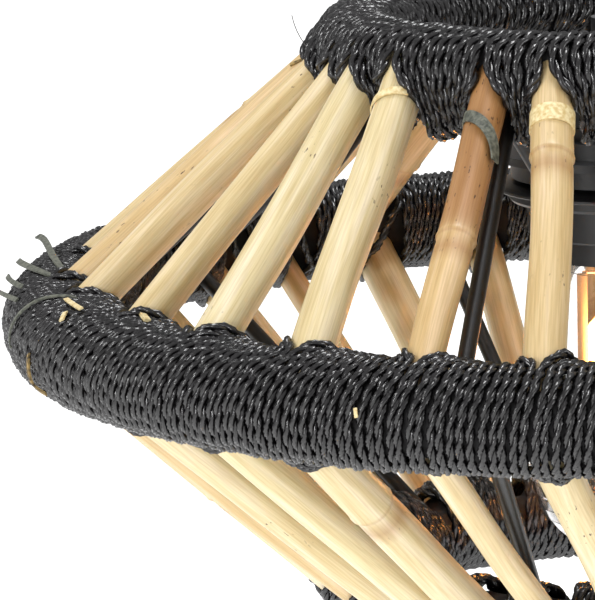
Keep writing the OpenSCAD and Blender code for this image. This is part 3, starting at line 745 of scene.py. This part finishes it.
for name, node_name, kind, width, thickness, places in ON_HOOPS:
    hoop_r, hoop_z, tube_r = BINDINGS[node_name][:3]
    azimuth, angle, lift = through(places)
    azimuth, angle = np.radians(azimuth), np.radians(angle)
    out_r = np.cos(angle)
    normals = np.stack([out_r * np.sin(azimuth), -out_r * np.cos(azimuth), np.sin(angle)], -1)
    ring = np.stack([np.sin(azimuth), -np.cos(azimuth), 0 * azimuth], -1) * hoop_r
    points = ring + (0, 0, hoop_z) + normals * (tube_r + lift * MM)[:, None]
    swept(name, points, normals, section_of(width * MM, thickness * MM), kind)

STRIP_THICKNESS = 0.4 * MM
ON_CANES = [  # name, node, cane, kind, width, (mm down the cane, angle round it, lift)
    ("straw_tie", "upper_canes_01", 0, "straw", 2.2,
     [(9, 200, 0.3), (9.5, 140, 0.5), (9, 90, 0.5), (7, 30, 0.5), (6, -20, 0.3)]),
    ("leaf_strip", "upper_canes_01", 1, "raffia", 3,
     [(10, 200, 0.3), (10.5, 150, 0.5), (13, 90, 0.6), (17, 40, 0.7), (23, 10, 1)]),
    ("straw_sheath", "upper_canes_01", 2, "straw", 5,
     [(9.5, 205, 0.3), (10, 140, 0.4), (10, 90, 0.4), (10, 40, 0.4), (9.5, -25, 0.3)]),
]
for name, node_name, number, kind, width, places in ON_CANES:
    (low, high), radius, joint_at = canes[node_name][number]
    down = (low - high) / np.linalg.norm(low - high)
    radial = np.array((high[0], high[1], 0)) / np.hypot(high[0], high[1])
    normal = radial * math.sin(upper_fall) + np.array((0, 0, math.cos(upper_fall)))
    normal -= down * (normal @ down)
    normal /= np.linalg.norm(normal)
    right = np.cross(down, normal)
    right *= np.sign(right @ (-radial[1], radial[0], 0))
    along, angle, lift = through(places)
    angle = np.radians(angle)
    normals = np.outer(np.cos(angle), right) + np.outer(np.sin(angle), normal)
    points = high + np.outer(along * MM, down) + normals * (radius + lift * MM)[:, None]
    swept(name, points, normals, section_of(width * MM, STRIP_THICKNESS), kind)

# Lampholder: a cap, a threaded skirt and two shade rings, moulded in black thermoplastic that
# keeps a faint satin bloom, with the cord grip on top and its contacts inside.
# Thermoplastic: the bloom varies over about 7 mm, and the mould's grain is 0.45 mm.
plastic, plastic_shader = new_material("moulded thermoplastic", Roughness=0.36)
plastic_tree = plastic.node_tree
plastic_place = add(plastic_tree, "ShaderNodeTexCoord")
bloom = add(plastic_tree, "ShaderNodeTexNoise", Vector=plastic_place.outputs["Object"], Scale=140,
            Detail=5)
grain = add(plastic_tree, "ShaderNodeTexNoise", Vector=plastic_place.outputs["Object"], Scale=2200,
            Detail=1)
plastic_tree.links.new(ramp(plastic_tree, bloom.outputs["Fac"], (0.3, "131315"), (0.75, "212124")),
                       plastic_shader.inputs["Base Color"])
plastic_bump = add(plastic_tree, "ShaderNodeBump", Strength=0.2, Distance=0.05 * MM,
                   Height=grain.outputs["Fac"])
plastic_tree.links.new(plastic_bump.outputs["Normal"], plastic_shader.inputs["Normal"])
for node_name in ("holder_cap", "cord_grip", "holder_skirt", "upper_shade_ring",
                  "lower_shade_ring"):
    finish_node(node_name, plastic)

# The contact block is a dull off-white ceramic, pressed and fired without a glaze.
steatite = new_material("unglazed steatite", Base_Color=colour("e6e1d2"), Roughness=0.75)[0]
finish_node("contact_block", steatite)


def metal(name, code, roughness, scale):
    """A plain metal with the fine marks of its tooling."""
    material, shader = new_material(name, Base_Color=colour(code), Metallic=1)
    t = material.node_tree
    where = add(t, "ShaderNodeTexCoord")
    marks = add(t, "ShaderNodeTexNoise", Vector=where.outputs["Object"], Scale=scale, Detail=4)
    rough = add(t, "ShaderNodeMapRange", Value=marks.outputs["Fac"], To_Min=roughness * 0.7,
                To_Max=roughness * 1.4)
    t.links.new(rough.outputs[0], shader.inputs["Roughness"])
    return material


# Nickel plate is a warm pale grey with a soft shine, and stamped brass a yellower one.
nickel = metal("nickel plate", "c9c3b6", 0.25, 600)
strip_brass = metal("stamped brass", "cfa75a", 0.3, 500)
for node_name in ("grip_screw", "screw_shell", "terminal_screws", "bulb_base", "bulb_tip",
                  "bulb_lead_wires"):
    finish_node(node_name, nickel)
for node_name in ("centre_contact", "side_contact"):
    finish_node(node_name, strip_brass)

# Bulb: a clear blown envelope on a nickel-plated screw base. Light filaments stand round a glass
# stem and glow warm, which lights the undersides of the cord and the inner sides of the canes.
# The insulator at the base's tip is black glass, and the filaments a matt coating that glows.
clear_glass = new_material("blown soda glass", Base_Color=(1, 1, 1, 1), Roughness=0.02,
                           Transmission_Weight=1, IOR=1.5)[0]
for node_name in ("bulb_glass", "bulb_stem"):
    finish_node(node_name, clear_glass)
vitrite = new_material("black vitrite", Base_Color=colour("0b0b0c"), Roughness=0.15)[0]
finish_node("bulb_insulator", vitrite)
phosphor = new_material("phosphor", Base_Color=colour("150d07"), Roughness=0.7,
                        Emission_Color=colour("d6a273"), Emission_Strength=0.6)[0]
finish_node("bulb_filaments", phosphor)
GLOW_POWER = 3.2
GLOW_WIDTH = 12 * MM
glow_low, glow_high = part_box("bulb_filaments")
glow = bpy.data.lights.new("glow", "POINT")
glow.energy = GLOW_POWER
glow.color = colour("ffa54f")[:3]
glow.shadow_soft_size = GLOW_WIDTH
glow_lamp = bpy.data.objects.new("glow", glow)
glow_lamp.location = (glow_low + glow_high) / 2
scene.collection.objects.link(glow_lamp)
● ● ● ●
■ **EXERCISE AIM**
Quote the data above verbatim from its first line to the line that includes "swept(name, points, normals, section_of(width * MM, thickness", with both boundary lines retained.

■ **WRITTEN ANSWER**
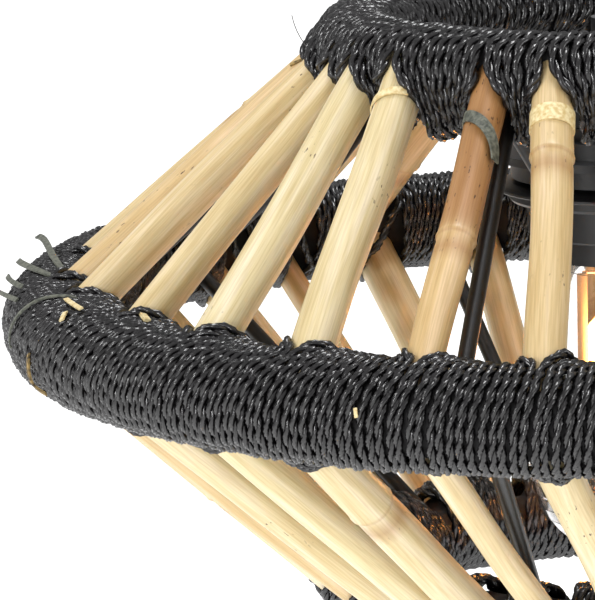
Keep writing the OpenSCAD and Blender code for this image. This is part 3, starting at line 745 of scene.py. This part finishes it.
for name, node_name, kind, width, thickness, places in ON_HOOPS:
    hoop_r, hoop_z, tube_r = BINDINGS[node_name][:3]
    azimuth, angle, lift = through(places)
    azimuth, angle = np.radians(azimuth), np.radians(angle)
    out_r = np.cos(angle)
    normals = np.stack([out_r * np.sin(azimuth), -out_r * np.cos(azimuth), np.sin(angle)], -1)
    ring = np.stack([np.sin(azimuth), -np.cos(azimuth), 0 * azimuth], -1) * hoop_r
    points = ring + (0, 0, hoop_z) + normals * (tube_r + lift * MM)[:, None]
    swept(name, points, normals, section_of(width * MM, thickness * MM), kind)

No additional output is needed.